>>>

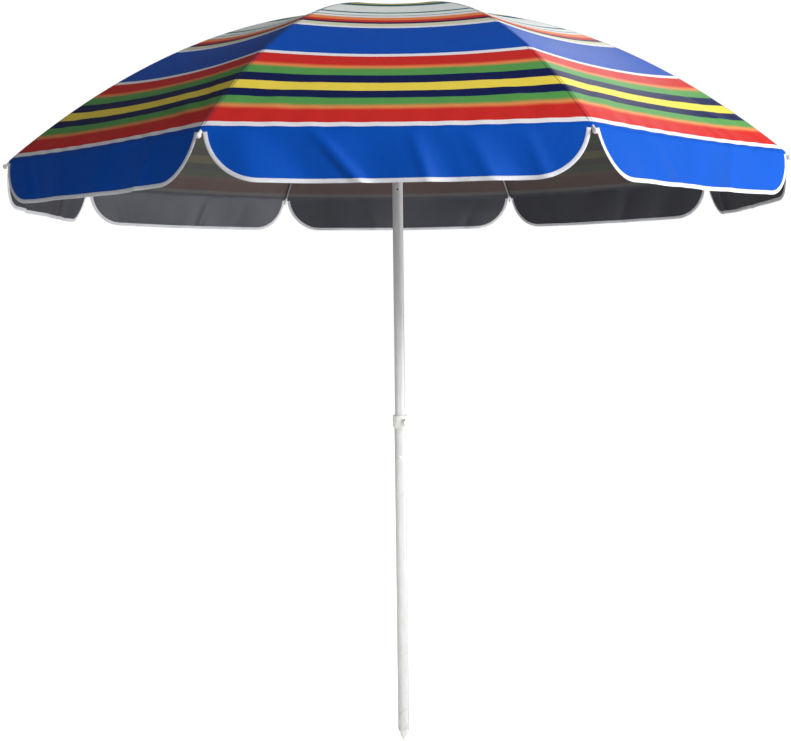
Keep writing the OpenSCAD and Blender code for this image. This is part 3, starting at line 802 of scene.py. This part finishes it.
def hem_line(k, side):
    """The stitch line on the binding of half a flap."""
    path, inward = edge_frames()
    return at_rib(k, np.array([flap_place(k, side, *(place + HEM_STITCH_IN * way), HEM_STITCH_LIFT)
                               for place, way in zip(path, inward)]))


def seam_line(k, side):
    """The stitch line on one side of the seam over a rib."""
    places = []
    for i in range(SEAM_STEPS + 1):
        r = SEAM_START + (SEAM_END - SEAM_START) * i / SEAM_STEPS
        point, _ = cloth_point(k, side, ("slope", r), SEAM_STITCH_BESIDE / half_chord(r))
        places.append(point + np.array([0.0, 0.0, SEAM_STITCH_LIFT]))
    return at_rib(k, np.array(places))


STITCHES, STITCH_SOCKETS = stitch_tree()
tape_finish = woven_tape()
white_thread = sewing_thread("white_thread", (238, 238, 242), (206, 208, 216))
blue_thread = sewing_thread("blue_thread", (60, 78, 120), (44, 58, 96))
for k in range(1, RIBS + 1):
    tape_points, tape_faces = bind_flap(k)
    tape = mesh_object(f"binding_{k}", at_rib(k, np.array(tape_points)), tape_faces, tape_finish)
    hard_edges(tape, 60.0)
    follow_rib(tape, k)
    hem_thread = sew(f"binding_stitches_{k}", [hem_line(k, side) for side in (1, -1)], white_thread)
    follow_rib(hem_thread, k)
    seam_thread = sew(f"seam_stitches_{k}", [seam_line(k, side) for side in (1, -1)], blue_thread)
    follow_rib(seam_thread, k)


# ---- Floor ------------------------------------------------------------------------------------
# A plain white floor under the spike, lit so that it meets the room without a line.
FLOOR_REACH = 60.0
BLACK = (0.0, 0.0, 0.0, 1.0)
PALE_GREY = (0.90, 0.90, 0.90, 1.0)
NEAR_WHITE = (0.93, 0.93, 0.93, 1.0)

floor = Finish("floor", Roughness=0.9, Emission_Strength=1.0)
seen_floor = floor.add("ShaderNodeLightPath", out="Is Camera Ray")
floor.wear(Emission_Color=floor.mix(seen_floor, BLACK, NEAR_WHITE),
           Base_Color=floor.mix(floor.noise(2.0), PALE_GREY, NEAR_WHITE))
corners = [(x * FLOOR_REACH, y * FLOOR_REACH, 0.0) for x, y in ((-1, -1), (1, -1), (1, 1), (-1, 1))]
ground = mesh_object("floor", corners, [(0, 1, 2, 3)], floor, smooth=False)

<<<

(What you are asked to do)
Everything from the first line above up to and including the line that contains "for place, way" should be printed exactly; please print only that.

(Solution below)
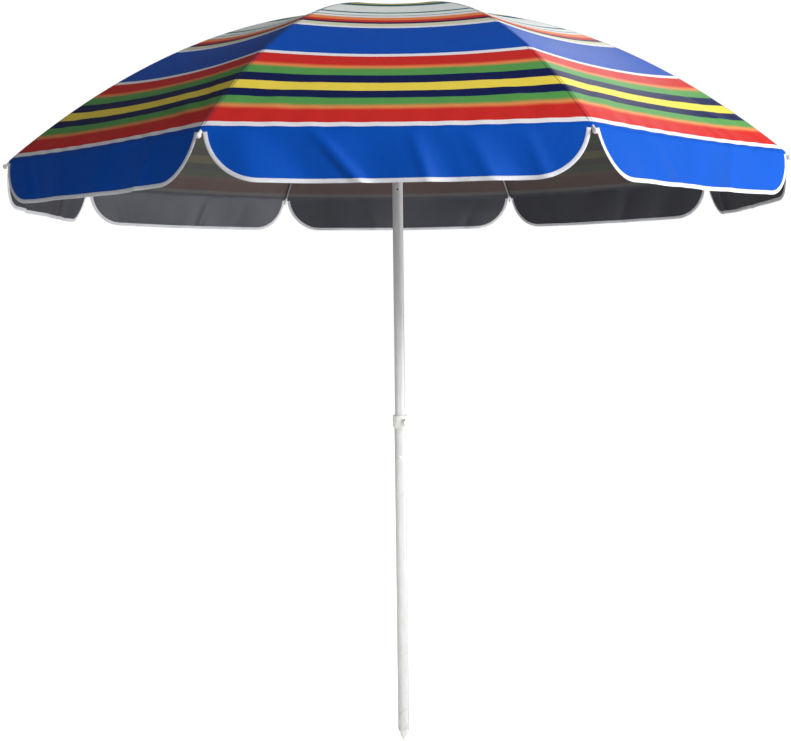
Keep writing the OpenSCAD and Blender code for this image. This is part 3, starting at line 802 of scene.py. This part finishes it.
def hem_line(k, side):
    """The stitch line on the binding of half a flap."""
    path, inward = edge_frames()
    return at_rib(k, np.array([flap_place(k, side, *(place + HEM_STITCH_IN * way), HEM_STITCH_LIFT)
                               for place, way in zip(path, inward)]))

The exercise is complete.